High CPU Usage Issue in TiKV Node Unified Read Pool

translator_bot · June 21, 2024, 10:32am

Note:
This topic has been translated from a Chinese forum by GPT and might contain errors.

Original topic: tikv 节点 unified read pool CPU轮流高问题

| username: 小老板努力变强

[TiDB Usage Environment] Production Environment
[TiDB Version] v6.5.3
[Reproduction Path]
[Encountered Problem: Phenomenon and Impact]
After upgrading from v5.1.4 to v6.5.3, the query tasks in the early morning have high latency. Both the slow query logs and monitoring show that the CPU of the unified read pool in TiKV is fully utilized. However, not all TiKV instances experience high CPU usage simultaneously; instead, it occasionally spikes on certain machines.

[Resource Configuration] Go to TiDB Dashboard - Cluster Info - Hosts and take a screenshot of this page

Restart TiKV, ignoring resource usage for now.
[Attachments: Screenshots/Logs/Monitoring]

KV nodes take turns with high CPU usage.

Coprocessor

The unified read pool is configured with 12 threads, all of which are fully utilized.

The SQL statement has been confirmed to use the index in the execution plan. It returns quickly during working hours, but it gets stuck for a long time when running tasks in the early morning.

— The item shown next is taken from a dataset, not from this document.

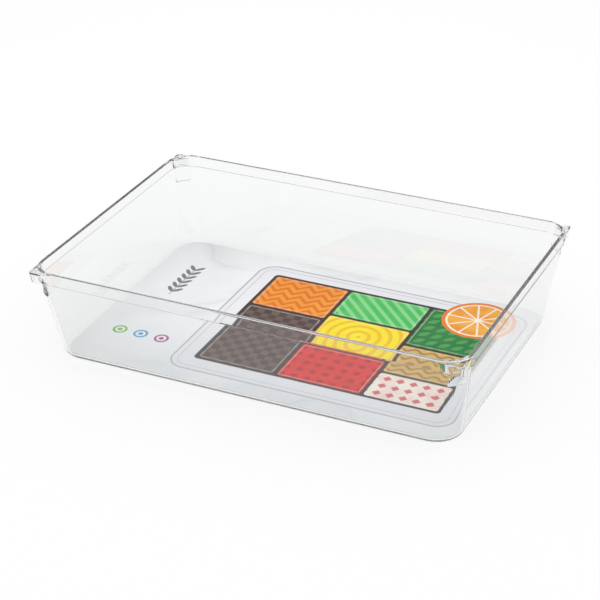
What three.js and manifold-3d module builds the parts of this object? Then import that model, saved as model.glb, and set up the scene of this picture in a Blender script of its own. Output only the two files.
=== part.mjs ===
// A clear storage drawer: one open moulded tray, and the printed card that lies on its floor.
// Millimetres, +Z up, origin at the centre of the underside, length along X.
import * as THREE from 'three';
import { mergeVertices } from 'three/addons/utils/BufferGeometryUtils.js';
import Module from 'manifold-3d';

const wasm = await Module();
wasm.setup();

// Tray, outside sizes over the lip and over the underside
const lipLength = 377;
const lipWidth = 255;
const trayHeight = 82;
const baseLength = 354;
const baseWidth = 232;

// Tray walls
const wallThickness = 2;
const floorThickness = 2.2;
const lipCornerRadius = 21;     // outside of the lip, seen from above
const baseCornerRadius = 23;    // outside of the wall at the underside
const bandHeight = 10.2;        // the lip's outside, from the rim down to its lower edge
const bandStep = 1.2;           // how far the lip stands outside the wall below it
const bandLean = 0.6;           // how far its long sides lean in by the lower edge
const bandRounding = 0.15;      // that lower edge
const uprightHeight = 10;       // inside, from the rim down to where the wall starts to slope
const rimRounding = 1.1;        // both edges of the rim's top
const bottomRounding = 3.7;     // where the wall turns into the underside
const floorRounding = 2.6;      // where the wall turns into the floor inside

// Corner tabs: a square plate with a skirt, outside each rounded corner of the lip
const tabDrop = 1.6;            // rim's top down to the plate's top
const tabSetback = 0.15;        // the plate's edges, behind the lip's outside
const tabThickness = 1.8;
const tabSkirtThickness = 1.6;
const tabSkirtDepth = 9.2;      // plate's top down to the skirt's lower edge
const tabSkirtDraft = 1.2;      // how far the skirt leans in by its lower edge
const tabCornerRadius = 2.6;

// Stacking lug on the wall at each round corner: it comes out of the wall below the tab
const lugWidth = 15;            // along its curved face
const lugReach = 1.4;           // how far its lower end stands out of the wall
const lugLowerEdge = 23.5;      // below the rim's top

// Card on the tray's floor
const cardThickness = 0.5;
const cardClearance = 0.3;      // all round, to where the floor starts to turn up

// Steps of the curves
const cornerSteps = 12;
const roundingSteps = 3;
const cutOverrun = 5;           // how far a cut runs past what it cuts

const quarterTurn = Math.PI / 2;
const cornerSigns = [[1, 1], [-1, 1], [-1, -1], [1, -1]];

const finishes = {
  tray: { color: 0xeef1f2, roughness: 0.06, metalness: 0, transparent: true, opacity: 0.35 },
  insert_card: { color: 0xc9d0d4, roughness: 0.55, metalness: 0 },
};

// Points of a rounded rectangle, anticlockwise from above
function roundedOutline({ halfX, halfY, radius }) {
  return cornerSigns.flatMap(([signX, signY], corner) => {
    const arc = [];
    for (let step = 0; step <= cornerSteps; step += 1) {
      const angle = (corner + step / cornerSteps) * quarterTurn;
      const x = signX * (halfX - radius) + radius * Math.cos(angle);
      const y = signY * (halfY - radius) + radius * Math.sin(angle);
      arc.push([x, y]);
    }
    return arc;
  });
}

// A closed body through rings of equal point counts, anticlockwise from above and capped at both ends
function loft(rings) {
  const count = rings[0].length;
  const lastStart = (rings.length - 1) * count;
  const indices = [];
  for (let start = 0; start < lastStart; start += count) {
    for (let i = 0; i < count; i += 1) {
      const a = start + i;
      const b = start + ((i + 1) % count);
      indices.push(a, b, b + count, a, b + count, a + count);
    }
  }
  for (let i = 1; i + 1 < count; i += 1) {
    indices.push(0, i + 1, i);
    indices.push(lastStart, lastStart + i, lastStart + i + 1);
  }
  const geometry = new THREE.BufferGeometry();
  geometry.setAttribute('position', new THREE.Float32BufferAttribute(rings.flat(2), 3));
  geometry.setIndex(indices);
  return geometry;
}

const atHeight = (points, z) => points.map(([x, y]) => [x, y, z]);
const loftPlaces = (places) => loft(places.map((place) => atHeight(roundedOutline(place), place.z)));

// An outline in the plane, drawn up from one height to another
function prism(points, lowZ, highZ) {
  const shape = new THREE.Shape(points.map(([x, y]) => new THREE.Vector2(x, y)));
  const geometry = new THREE.ExtrudeGeometry(shape, { depth: highZ - lowZ, bevelEnabled: false });
  return geometry.translate(0, 0, lowZ);
}

// Points drawn in the corner with positive X and Y, moved to another corner and kept anticlockwise
function toCorner([signX, signY], points) {
  const moved = points.map(([x, y]) => [signX * x, signY * y]);
  return signX * signY > 0 ? moved : moved.reverse();
}

function toSolid(geometry) {
  geometry.deleteAttribute('normal');
  geometry.deleteAttribute('uv');
  const merged = mergeVertices(geometry);
  return new wasm.Manifold(new wasm.Mesh({
    numProp: 3,
    vertProperties: merged.attributes.position.array,
    triVerts: Uint32Array.from(merged.index.array),
  }));
}

function toGeometry(solid) {
  const { vertProperties, triVerts } = solid.getMesh();
  const geometry = new THREE.BufferGeometry();
  geometry.setAttribute('position', new THREE.BufferAttribute(vertProperties, 3));
  geometry.setIndex(new THREE.BufferAttribute(triVerts, 1));
  geometry.computeVertexNormals();
  return geometry;
}

// Outlines of the drafted wall, of the lip and of its outer band at a height, at a distance in
const bandLowerEdge = trayHeight - bandHeight;
const slopeTop = trayHeight - uprightHeight;
const wallFoot = { halfX: baseLength / 2, halfY: baseWidth / 2, radius: baseCornerRadius };
const wallHead = {
  halfX: lipLength / 2 - bandStep,
  halfY: lipWidth / 2 - bandStep - bandLean,
  radius: lipCornerRadius - bandStep,
};

function wallAt(z, inset = 0) {
  const share = z / bandLowerEdge;
  const across = (key) => wallFoot[key] + (wallHead[key] - wallFoot[key]) * share - inset;
  return { halfX: across('halfX'), halfY: across('halfY'), radius: across('radius'), z };
}

function lipAt(z, inset = 0) {
  return {
    halfX: lipLength / 2 - inset,
    halfY: lipWidth / 2 - inset,
    radius: lipCornerRadius - inset,
    z,
  };
}

function bandAt(z, inset = 0) {
  const lip = lipAt(z, inset);
  return { ...lip, halfY: lip.halfY - bandLean * (trayHeight - z) / bandHeight };
}

const uprightAt = (z, inset) => ({ ...wallAt(slopeTop, inset), z });

// Rounded edges of the tray's section, each as a run of outlines
const roundingAngles = Array.from(
  { length: roundingSteps + 1 },
  (_, step) => (step / roundingSteps) * quarterTurn,
);

function lowerOuterEdge(outlineAt, z, size) {
  return roundingAngles.map((angle) =>
    outlineAt(z + size * (1 - Math.cos(angle)), size * (1 - Math.sin(angle))));
}

function upperOuterEdge(outlineAt, z, size) {
  return roundingAngles.map((angle) =>
    outlineAt(z - size * (1 - Math.sin(angle)), size * (1 - Math.cos(angle))));
}

function upperInnerEdge(outlineAt, z, size, thickness) {
  return roundingAngles.map((angle) =>
    outlineAt(z - size * (1 - Math.cos(angle)), thickness - size * (1 - Math.sin(angle))));
}

function innerFoot(outlineAt, z, size, thickness) {
  return roundingAngles.map((angle) =>
    outlineAt(z + size * (1 - Math.sin(angle)), thickness + size * (1 - Math.cos(angle))));
}

// The section runs from the underside up the outside, over the rim and down to the floor
const trayShell = () => toSolid(loftPlaces([
  ...lowerOuterEdge(wallAt, 0, bottomRounding),
  wallAt(bandLowerEdge),
  ...lowerOuterEdge(bandAt, bandLowerEdge, bandRounding),
  ...upperOuterEdge(bandAt, trayHeight, rimRounding),
  ...upperInnerEdge(uprightAt, trayHeight, rimRounding, wallThickness),
  wallAt(slopeTop, wallThickness),
  ...innerFoot(wallAt, floorThickness, floorRounding, wallThickness),
]));

// What lies inside the middle of the walls, which tabs and lugs may not enter
const insideWall = () => toSolid(loftPlaces([
  wallAt(0, wallThickness / 2),
  wallAt(trayHeight + cutOverrun, wallThickness / 2),
]));

// Square corner region outside the lip's round corner, with its outer corner rounded
function cornerSquare(inset, reach, radius) {
  const outerX = lipLength / 2 - tabSetback - inset;
  const outerY = lipWidth / 2 - tabSetback - inset;
  const innerX = lipLength / 2 - reach;
  const innerY = lipWidth / 2 - reach;
  const arc = roundingAngles.map((angle) => [
    outerX - radius * (1 - Math.cos(angle)),
    outerY - radius * (1 - Math.sin(angle)),
  ]);
  return [[innerX, innerY], [outerX, innerY], ...arc, [innerX, outerY]];
}

// Drawn between two insets, one at the lower height and one at the upper
function cornerBlock(signs, [lowInset, highInset], reach, [lowZ, highZ]) {
  const ring = (inset, z) => {
    const radius = Math.max(tabCornerRadius - inset, tabSkirtThickness / 2);
    return atHeight(toCorner(signs, cornerSquare(inset, reach, radius)), z);
  };
  return toSolid(loft([ring(lowInset, lowZ), ring(highInset, highZ)]));
}

function cornerTab(signs) {
  const plateTop = trayHeight - tabDrop;
  const plateUnder = plateTop - tabThickness;
  const skirtEdge = plateTop - tabSkirtDepth;
  const block = cornerBlock(signs, [tabSkirtDraft, 0], lipCornerRadius, [skirtEdge, plateTop]);
  const pocket = cornerBlock(
    signs,
    [tabSkirtThickness + tabSkirtDraft, tabSkirtThickness],
    lipCornerRadius + cutOverrun,
    [skirtEdge - cutOverrun, plateUnder],
  );
  return block.subtract(pocket);
}

// The lug's curved face is upright, so it leaves the sloping wall as it goes down
function cornerLug(signs) {
  const lowZ = trayHeight - lugLowerEdge;
  const highZ = trayHeight - tabDrop - tabThickness / 2;
  const { halfX, halfY, radius } = wallAt(lowZ);
  const faceRadius = radius + lugReach;
  const rootRadius = radius / 2;
  const arc = (arcRadius) => roundingAngles.map((angle) => {
    const turn = quarterTurn / 2 + (angle / quarterTurn - 1 / 2) * lugWidth / faceRadius;
    const x = halfX - radius + arcRadius * Math.cos(turn);
    const y = halfY - radius + arcRadius * Math.sin(turn);
    return [x, y];
  });
  const points = [...arc(faceRadius), ...arc(rootRadius).reverse()];
  return toSolid(prism(toCorner(signs, points), lowZ, highZ));
}

function trayGeometry() {
  let tray = trayShell();
  cornerSigns.forEach((signs) => {
    const outside = cornerTab(signs).add(cornerLug(signs)).subtract(insideWall());
    tray = tray.add(outside);
  });
  return toGeometry(tray);
}

// The card fills the flat of the floor, less its clearance
function cardGeometry() {
  const flat = wallAt(floorThickness, wallThickness + floorRounding + cardClearance);
  return prism(roundedOutline(flat), floorThickness, floorThickness + cardThickness);
}

function piece(name, geometry) {
  const mesh = new THREE.Mesh(geometry, new THREE.MeshStandardMaterial(finishes[name]));
  mesh.name = name;
  return mesh;
}

const storageDrawer = new THREE.Group();
storageDrawer.name = 'storage_drawer';
storageDrawer.add(piece('tray', trayGeometry()));
storageDrawer.add(piece('insert_card', cardGeometry()));

export default storageDrawer;
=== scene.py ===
# Clear storage drawer: a moulded see-through tray and the printed card that lies on its floor.
# Metres, +Z up, origin at the centre of the underside, length along X.
import math

import bmesh
import bpy
from mathutils import Matrix, Vector


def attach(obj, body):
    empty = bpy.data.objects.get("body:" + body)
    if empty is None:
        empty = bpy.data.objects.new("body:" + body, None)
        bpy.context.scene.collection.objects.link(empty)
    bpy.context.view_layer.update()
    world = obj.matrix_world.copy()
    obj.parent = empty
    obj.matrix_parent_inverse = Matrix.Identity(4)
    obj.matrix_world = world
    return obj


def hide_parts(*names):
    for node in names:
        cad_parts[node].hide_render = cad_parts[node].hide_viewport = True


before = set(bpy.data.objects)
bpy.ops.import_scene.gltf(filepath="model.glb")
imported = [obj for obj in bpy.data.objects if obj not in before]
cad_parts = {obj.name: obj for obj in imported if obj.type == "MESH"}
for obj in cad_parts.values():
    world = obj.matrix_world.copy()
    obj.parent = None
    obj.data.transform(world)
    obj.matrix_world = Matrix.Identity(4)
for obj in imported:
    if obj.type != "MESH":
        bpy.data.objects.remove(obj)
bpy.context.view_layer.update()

mm = 0.001
quarterTurn = math.pi / 2


# Small helpers for modelling by hand

def clearSelection():
    if bpy.context.mode != "OBJECT":
        bpy.ops.object.mode_set(mode="OBJECT")
    bpy.ops.object.select_all(action="DESELECT")


def makeActive(piece):
    clearSelection()
    piece.select_set(True)
    bpy.context.view_layer.objects.active = piece


def editPiece(piece):
    makeActive(piece)
    bpy.ops.object.mode_set(mode="EDIT")
    bpy.ops.mesh.select_mode(type="VERT")
    bpy.ops.mesh.select_all(action="DESELECT")


def leaveEdit():
    bpy.ops.object.mode_set(mode="OBJECT")


def newPiece(name):  # an empty mesh to draw outlines in
    clearSelection()
    bpy.ops.mesh.primitive_plane_add(size=2)
    piece = bpy.context.object
    piece.name = piece.data.name = name
    editPiece(piece)
    bpy.ops.mesh.select_all(action="SELECT")
    bpy.ops.mesh.delete(type="VERT")
    return piece


def pickVertices(piece, wanted):  # in edit mode: what passes the test, with the edges and faces between
    mesh = bmesh.from_edit_mesh(piece.data)
    for vertex in mesh.verts:
        vertex.select_set(False)
    mesh.select_flush(False)
    for vertex in mesh.verts:
        if wanted(vertex):
            vertex.select_set(True)
    mesh.select_flush(True)
    bmesh.update_edit_mesh(piece.data)


def applyModifier(piece, kind, **settings):
    makeActive(piece)
    modifier = piece.modifiers.new(kind.title(), kind)
    for key, value in settings.items():
        setattr(modifier, key, value)
    bpy.ops.object.modifier_apply(modifier=modifier.name)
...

The analyze table command was executed on 12/13, and TiKV was reloaded on 12/13 to see if there is any improvement on the early morning of 12/14.

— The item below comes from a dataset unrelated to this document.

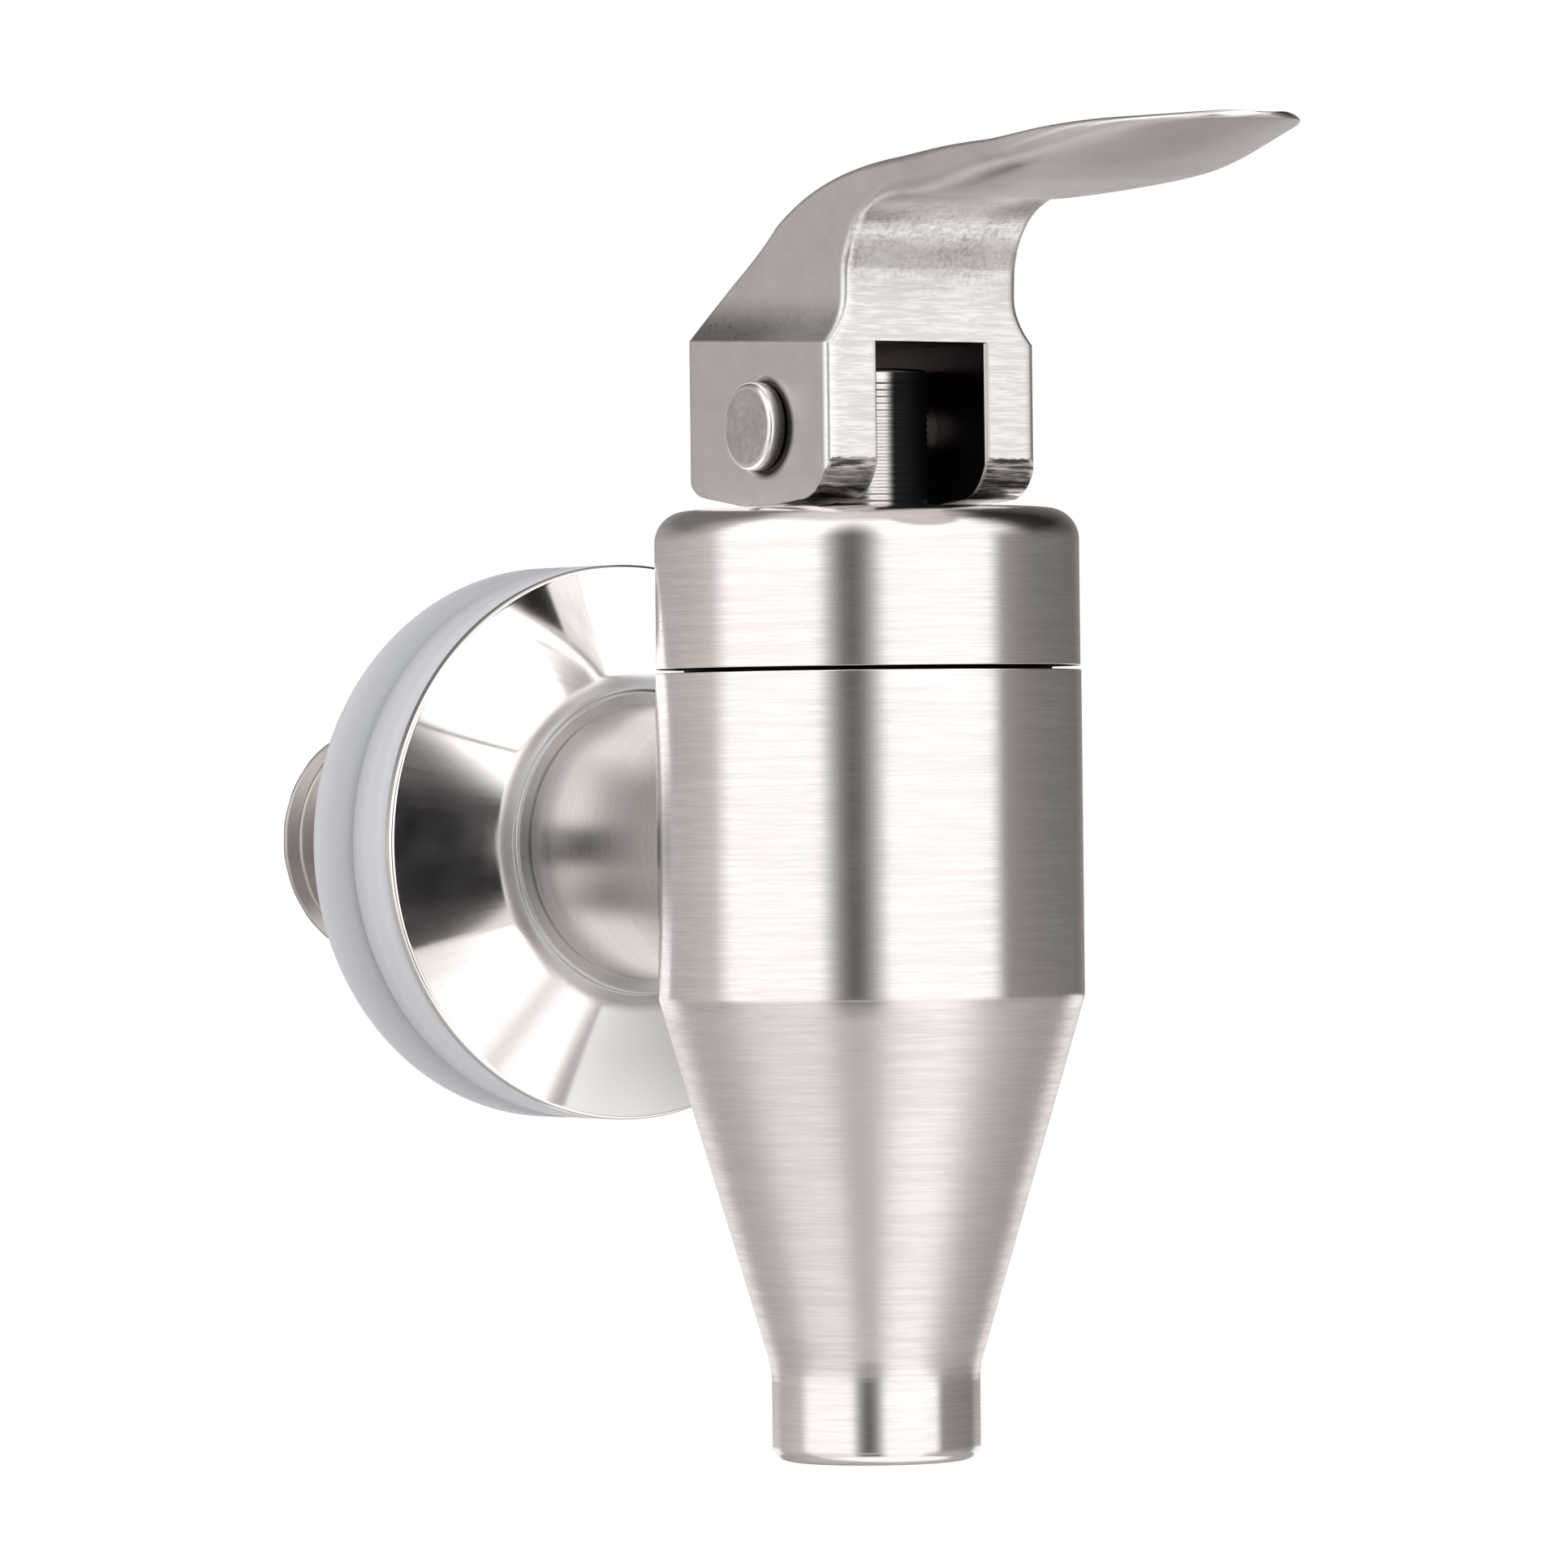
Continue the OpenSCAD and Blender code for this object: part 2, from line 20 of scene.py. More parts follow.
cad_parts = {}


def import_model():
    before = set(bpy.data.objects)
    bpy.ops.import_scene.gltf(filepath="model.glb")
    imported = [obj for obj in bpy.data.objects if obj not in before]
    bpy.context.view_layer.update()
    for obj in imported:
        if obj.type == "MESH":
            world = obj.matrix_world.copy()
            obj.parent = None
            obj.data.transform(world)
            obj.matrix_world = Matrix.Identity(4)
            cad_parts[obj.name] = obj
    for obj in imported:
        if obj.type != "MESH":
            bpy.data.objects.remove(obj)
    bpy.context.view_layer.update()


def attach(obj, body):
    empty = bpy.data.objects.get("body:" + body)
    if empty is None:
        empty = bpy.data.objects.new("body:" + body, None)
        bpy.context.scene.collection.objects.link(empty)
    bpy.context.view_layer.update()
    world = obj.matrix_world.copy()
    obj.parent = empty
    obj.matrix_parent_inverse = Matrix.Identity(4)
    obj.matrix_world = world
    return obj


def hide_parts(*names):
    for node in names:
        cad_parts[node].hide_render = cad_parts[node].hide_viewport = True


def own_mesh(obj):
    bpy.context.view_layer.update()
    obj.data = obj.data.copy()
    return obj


log = logging.getLogger("spigot")

MM = 0.001
AXIS_Y = -34.1
PIVOT_Z = 26.0
BODY_R = 13.4
SEAT_Z = -10.5
LEDGE_Z = 6.0
CAP_FOOT = 7.7
ROOF_Z = 18.85
CAP_TOP = 20.85
TURN_STEPS = 224

Points = np.ndarray
Attributes = dict[str, np.ndarray]
Triple = tuple[float, float, float]
Socket = bpy.types.NodeSocket
Tree = bpy.types.NodeTree


class Axis(Enum):
    """The axis that a turned piece goes round."""

    BODY = "along Z, through the body"
    SHANK = "along Y, through the shank"
    PIN = "along X, through the pivot"


# Profiles


def rounded_profile(corners: list[Triple], turn: float = 12.0) -> tuple[Points, np.ndarray]:
    """Rounds the corners of a closed outline and keeps a narrow strip of support beside each arc.

    Each corner p between its neighbours a and b gets an arc of radius f that touches both
    sides: it starts f / tan(half the angle) away from p, and its centre lies on the bisector
    at f / sin(half the angle).

    Args:
        corners: (radius, height, fillet) of each corner, in order round the outline.
        turn: largest angle between two points of an arc, in degrees.

    Returns:
        The outline's points as (n, 2), and for each point 1 on an arc and 0 elsewhere.
    """
    pts = np.array([c[:2] for c in corners], float)
    out: list[Points] = []
    mask: list[np.ndarray] = []
    for i, (_, _, fillet) in enumerate(corners):
        p, a, b = pts[i], pts[i - 1], pts[(i + 1) % len(pts)]
        u, v = (a - p) / np.linalg.norm(a - p), (b - p) / np.linalg.norm(b - p)
        half = math.acos(float(np.clip(u @ v, -1, 1))) / 2
        if fillet <= 0 or half > math.radians(89.5):
            out.append(p[None])
            mask.append(np.zeros(1))
            continue
        reach = fillet / math.tan(half)
        centre = p + (u + v) / np.linalg.norm(u + v) * fillet / math.sin(half)
        s, e = p + u * reach - centre, p + v * reach - centre
        a0, a1 = math.atan2(s[1], s[0]), math.atan2(e[1], e[0])
        sweep = (a1 - a0 + math.pi) % (2 * math.pi) - math.pi
        steps = max(3, int(math.ceil(abs(math.degrees(sweep)) / turn)))
        ang = a0 + sweep * np.linspace(0, 1, steps + 1)
        out.append(centre + fillet * np.stack([np.cos(ang), np.sin(ang)], 1))
        mask.append(np.ones(steps + 1))
    return supported(np.vstack(out), np.concatenate(mask))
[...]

translator_bot · June 21, 2024, 10:32am

| username: WalterWj | Original post link

Open the dashboard and check the top SQL during that period to see what the top SQL for this node is. It looks like a read hotspot.

translator_bot · June 21, 2024, 10:32am

| username: 裤衩儿飞上天 | Original post link

Was there any batch processing during that time period? Check the disk I/O.

translator_bot · June 21, 2024, 10:32am

| username: 小龙虾爱大龙虾 | Original post link

That’s it, just optimize the SQL.

translator_bot · June 21, 2024, 10:32am

| username: dba远航 | Original post link

Check the LEADER of TIKV, it might be unbalanced or there might be a query hotspot causing the issue.

translator_bot · June 21, 2024, 10:32am

| username: 饭光小团 | Original post link

PS: The original poster and I are in the same department. Last night, we enabled the readpool.unified.auto-adjust-pool-size switch, and the performance improved significantly. Our analysis suggests that this is because the SQL queries are mostly concurrent and identical:

SELECT `t1`.`id`, `t1`.`ber`, `t1`.`type` FROM `ber` AS `t1` WHERE (`t1`.`id` > 6379887) ORDER BY `t1`.`id` LIMIT 1000;

Therefore, they should all be executed on the same KV, leading to a hotspot issue. Today, we are setting up Follower Read to see if it can alleviate the problem.

translator_bot · June 21, 2024, 10:32am

| username: 有猫万事足 | Original post link

tidb7.5.
I tried the following on a partitioned table with 180 million rows:

WHERE (t1.id > 6379887) ORDER BY t1.id LIMIT 1000

The execution plan is as shown above, and the speed is quite fast. It shouldn’t cause a large-scale scan on TiKV, which would lead to the unified read pool CPU being fully utilized.

I feel that if your SQL execution is slow or scans a lot of data, it might still be an issue with the execution plan.

translator_bot · June 21, 2024, 10:32am

| username: 饭光小团 | Original post link

There is no problem just looking at the execution plan. During the time when the issue occurred, we also saw this execution plan.

translator_bot · June 21, 2024, 10:32am

| username: 小龙虾爱大龙虾 | Original post link

You can’t just make guesses. Go to the slow query log and look for the SQL statements with a high number of key scans around the time of the issue.

translator_bot · June 21, 2024, 10:32am

| username: h5n1 | Original post link

Check the TPS and QPS for that time period.